#### WRITTEN PROBLEM
Copy exactly the lines from the start of the data below through the one that carries "x: Places to read the table at.", and only those.

#### GIVEN INFORMATION

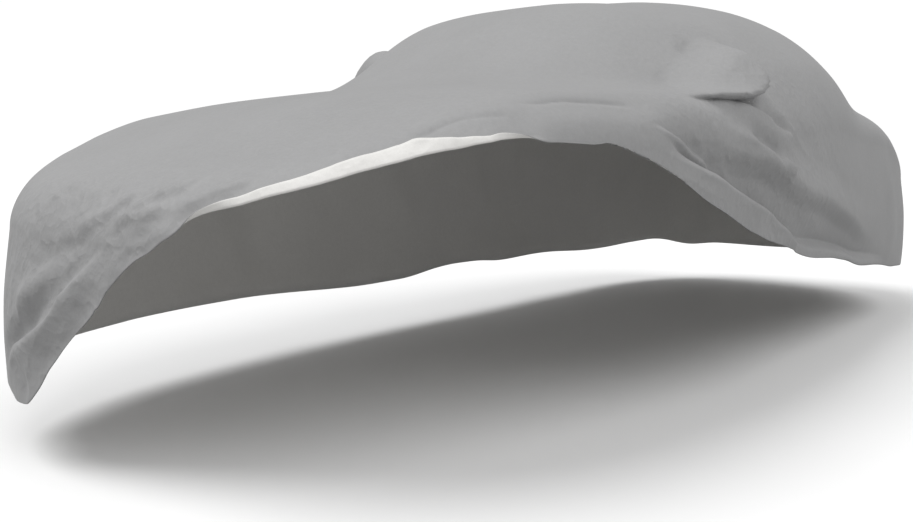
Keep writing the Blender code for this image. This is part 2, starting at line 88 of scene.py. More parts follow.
def read_rows(rows: Points, x: np.ndarray) -> np.ndarray:
    """Read a two-column table with a smooth curve through its rows.

    Args:
        rows: Pairs of a place and the value there, in rising order of place.
        x: Places to read the table at.

    Returns:
        The values at x, level with the end rows outside the table.
    """
    table = np.array(rows, dtype=float)
    knots, values = table[:, 0], table[:, 1]
    x = np.clip(x, knots[0], knots[-1])
    gaps = np.diff(knots)
    rises = np.diff(values)
    slopes = np.empty_like(values)
    slopes[1:-1] = (rises[:-1] + rises[1:]) / (gaps[:-1] + gaps[1:])
    slopes[0] = rises[0] / gaps[0]
    slopes[-1] = rises[-1] / gaps[-1]
    i = np.clip(np.searchsorted(knots, x, side="right") - 1, 0, len(gaps) - 1)
    t = (x - knots[i]) / gaps[i]
    return (
        (1 + 2 * t) * (1 - t) ** 2 * values[i]
        + t * (1 - t) ** 2 * gaps[i] * slopes[i]
        + t * t * (3 - 2 * t) * values[i + 1]
        + t * t * (t - 1) * gaps[i] * slopes[i + 1]
    )


def curve_through(points: Points, steps: int, closed: bool = False) -> np.ndarray:
    """Carry a smooth curve through points.

    Args:
        points: The points, in order.
        steps: Samples to each span between two points.
        closed: Whether the curve runs on from the last point to the first.

    Returns:
        The curve's points, one row each.
    """
    knots = np.array(points, dtype=float)
    count = len(knots)
    t = np.linspace(0.0, 1.0, steps, endpoint=False)[:, None]
    pieces = []
    for i in range(count if closed else count - 1):
        if closed:
            before, start, end, after = (knots[(i + k) % count] for k in (-1, 0, 1, 2))
        else:
            start, end = knots[i], knots[i + 1]
            before = knots[i - 1] if i else 2 * start - end
            after = knots[i + 2] if i + 2 < count else 2 * end - start
        pieces.append(
            0.5
            * (
                2 * start
                + (end - before) * t
                + (2 * before - 5 * start + 4 * end - after) * t**2
                + (3 * start - before - 3 * end + after) * t**3
            )
        )
    pieces.append(knots[:1] if closed else knots[-1:])
    return np.vstack(pieces)


def run_length(points: np.ndarray) -> np.ndarray:
    """Return how far along a curve each of its points lies."""
    return np.r_[0.0, np.cumsum(np.linalg.norm(np.diff(points, axis=0), axis=1))]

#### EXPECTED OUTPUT
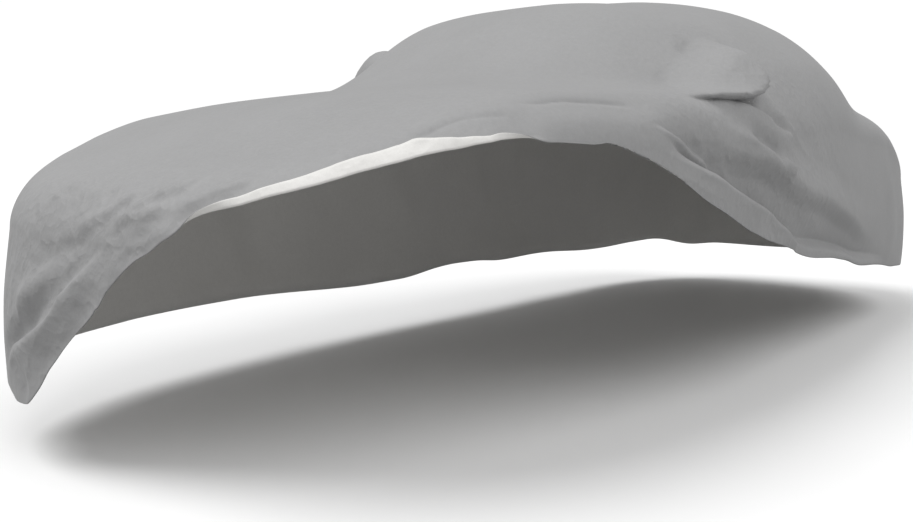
Keep writing the Blender code for this image. This is part 2, starting at line 88 of scene.py. More parts follow.
def read_rows(rows: Points, x: np.ndarray) -> np.ndarray:
    """Read a two-column table with a smooth curve through its rows.

    Args:
        rows: Pairs of a place and the value there, in rising order of place.
        x: Places to read the table at.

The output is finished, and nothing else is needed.